══ Provided data

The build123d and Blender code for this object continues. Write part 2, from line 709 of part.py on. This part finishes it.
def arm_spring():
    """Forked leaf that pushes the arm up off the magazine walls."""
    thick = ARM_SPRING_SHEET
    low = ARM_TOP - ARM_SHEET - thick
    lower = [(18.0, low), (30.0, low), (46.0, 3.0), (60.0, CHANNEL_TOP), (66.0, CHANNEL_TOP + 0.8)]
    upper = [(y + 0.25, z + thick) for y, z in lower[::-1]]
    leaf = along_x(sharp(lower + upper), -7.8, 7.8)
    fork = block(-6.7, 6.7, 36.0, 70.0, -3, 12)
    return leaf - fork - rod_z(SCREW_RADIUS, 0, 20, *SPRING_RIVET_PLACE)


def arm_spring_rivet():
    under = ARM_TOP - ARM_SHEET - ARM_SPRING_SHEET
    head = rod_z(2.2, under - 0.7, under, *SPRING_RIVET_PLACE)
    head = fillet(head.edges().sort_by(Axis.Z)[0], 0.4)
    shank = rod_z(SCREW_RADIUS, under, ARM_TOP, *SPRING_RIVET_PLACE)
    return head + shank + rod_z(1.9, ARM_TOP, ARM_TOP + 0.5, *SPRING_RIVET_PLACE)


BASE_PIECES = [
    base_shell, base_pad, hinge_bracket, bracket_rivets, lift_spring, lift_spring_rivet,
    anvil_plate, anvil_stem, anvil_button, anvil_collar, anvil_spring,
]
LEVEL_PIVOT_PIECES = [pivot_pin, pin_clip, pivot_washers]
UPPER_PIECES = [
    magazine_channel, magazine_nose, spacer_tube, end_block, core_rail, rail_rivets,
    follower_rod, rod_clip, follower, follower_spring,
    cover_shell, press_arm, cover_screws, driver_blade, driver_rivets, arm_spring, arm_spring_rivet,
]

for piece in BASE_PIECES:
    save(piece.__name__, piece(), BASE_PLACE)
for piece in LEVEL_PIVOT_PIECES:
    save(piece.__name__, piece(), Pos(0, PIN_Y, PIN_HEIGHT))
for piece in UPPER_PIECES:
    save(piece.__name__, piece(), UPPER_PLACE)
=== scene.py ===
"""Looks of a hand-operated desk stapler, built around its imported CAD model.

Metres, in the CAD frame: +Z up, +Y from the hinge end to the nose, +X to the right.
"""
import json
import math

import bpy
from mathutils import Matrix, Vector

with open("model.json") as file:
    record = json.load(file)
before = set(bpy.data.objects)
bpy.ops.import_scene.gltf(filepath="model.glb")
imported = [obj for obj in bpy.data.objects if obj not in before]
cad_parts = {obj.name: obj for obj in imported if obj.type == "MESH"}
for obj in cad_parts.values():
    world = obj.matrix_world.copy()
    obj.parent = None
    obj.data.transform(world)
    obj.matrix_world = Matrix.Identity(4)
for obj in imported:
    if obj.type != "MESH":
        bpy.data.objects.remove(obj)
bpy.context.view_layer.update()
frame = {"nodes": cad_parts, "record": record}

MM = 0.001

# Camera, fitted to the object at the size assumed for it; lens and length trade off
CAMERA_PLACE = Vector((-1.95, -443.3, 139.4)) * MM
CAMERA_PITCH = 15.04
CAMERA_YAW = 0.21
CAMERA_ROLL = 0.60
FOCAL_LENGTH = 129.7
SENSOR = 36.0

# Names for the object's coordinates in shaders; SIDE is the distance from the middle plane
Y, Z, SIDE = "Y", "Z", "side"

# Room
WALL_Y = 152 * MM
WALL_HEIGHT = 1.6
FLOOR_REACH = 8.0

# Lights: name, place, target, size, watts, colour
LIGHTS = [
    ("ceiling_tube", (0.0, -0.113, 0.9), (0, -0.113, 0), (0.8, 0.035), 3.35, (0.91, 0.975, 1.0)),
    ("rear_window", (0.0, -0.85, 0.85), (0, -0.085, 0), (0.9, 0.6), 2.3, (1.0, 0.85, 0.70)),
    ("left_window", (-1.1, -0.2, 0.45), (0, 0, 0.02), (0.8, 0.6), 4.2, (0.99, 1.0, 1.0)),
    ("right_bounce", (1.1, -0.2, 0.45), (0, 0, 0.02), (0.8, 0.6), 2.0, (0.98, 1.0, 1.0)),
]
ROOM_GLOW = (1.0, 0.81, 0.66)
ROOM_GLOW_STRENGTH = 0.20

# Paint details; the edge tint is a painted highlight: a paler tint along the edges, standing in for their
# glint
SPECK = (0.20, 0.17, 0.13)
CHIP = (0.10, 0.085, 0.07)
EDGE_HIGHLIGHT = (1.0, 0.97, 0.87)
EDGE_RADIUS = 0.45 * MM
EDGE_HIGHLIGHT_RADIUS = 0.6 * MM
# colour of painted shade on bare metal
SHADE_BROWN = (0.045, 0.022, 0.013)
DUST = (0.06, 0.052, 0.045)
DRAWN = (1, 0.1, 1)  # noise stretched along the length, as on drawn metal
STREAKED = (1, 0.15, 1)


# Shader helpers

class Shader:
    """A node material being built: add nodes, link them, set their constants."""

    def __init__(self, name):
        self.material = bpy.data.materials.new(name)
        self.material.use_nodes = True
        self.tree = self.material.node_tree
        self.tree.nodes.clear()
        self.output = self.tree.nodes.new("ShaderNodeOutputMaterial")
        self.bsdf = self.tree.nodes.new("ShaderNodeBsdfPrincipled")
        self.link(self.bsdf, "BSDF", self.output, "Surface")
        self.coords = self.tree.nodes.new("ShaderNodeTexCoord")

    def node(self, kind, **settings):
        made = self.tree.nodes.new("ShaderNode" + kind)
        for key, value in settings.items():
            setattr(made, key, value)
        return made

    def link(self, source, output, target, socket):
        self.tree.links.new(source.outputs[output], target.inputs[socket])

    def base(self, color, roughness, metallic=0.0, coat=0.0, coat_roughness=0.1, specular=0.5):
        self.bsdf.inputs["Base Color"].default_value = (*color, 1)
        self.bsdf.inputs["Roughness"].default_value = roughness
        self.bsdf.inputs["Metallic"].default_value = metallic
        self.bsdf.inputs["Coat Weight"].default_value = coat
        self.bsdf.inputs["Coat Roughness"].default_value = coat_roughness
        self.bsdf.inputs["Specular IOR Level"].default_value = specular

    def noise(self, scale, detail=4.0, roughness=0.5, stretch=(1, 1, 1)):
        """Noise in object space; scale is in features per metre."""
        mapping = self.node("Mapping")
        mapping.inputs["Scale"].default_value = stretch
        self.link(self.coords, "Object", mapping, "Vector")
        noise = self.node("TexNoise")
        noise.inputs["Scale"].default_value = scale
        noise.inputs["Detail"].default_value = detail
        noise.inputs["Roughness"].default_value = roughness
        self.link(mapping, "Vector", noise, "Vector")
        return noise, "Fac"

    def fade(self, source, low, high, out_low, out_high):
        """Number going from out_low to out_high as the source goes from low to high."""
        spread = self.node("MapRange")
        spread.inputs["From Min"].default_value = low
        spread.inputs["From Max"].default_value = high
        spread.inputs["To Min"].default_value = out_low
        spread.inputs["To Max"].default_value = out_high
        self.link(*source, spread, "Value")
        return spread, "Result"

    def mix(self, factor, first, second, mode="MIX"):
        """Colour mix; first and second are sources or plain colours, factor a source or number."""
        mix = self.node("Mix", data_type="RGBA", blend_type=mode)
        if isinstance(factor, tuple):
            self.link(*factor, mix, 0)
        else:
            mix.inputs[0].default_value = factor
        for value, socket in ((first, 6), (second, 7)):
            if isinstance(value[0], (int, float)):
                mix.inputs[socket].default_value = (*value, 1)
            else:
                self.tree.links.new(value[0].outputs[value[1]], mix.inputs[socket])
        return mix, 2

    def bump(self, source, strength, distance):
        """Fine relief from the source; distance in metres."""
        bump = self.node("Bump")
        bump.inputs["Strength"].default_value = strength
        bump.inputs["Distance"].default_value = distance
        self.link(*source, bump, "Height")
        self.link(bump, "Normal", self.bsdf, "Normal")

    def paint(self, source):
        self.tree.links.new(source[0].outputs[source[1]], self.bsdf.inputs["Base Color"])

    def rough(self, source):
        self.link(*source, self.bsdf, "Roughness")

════

> **Objective**:
Exactly those lines that run from the line with "return head +" through the line with "obj.data.transform(world)" are to be reproduced; both end lines belong to the range.

> **Expected answer**:
    return head + shank + rod_z(1.9, ARM_TOP, ARM_TOP + 0.5, *SPRING_RIVET_PLACE)


BASE_PIECES = [
    base_shell, base_pad, hinge_bracket, bracket_rivets, lift_spring, lift_spring_rivet,
    anvil_plate, anvil_stem, anvil_button, anvil_collar, anvil_spring,
]
LEVEL_PIVOT_PIECES = [pivot_pin, pin_clip, pivot_washers]
UPPER_PIECES = [
    magazine_channel, magazine_nose, spacer_tube, end_block, core_rail, rail_rivets,
    follower_rod, rod_clip, follower, follower_spring,
    cover_shell, press_arm, cover_screws, driver_blade, driver_rivets, arm_spring, arm_spring_rivet,
]

for piece in BASE_PIECES:
    save(piece.__name__, piece(), BASE_PLACE)
for piece in LEVEL_PIVOT_PIECES:
    save(piece.__name__, piece(), Pos(0, PIN_Y, PIN_HEIGHT))
for piece in UPPER_PIECES:
    save(piece.__name__, piece(), UPPER_PLACE)
=== scene.py ===
"""Looks of a hand-operated desk stapler, built around its imported CAD model.

Metres, in the CAD frame: +Z up, +Y from the hinge end to the nose, +X to the right.
"""
import json
import math

import bpy
from mathutils import Matrix, Vector

with open("model.json") as file:
    record = json.load(file)
before = set(bpy.data.objects)
bpy.ops.import_scene.gltf(filepath="model.glb")
imported = [obj for obj in bpy.data.objects if obj not in before]
cad_parts = {obj.name: obj for obj in imported if obj.type == "MESH"}
for obj in cad_parts.values():
    world = obj.matrix_world.copy()
    obj.parent = None
    obj.data.transform(world)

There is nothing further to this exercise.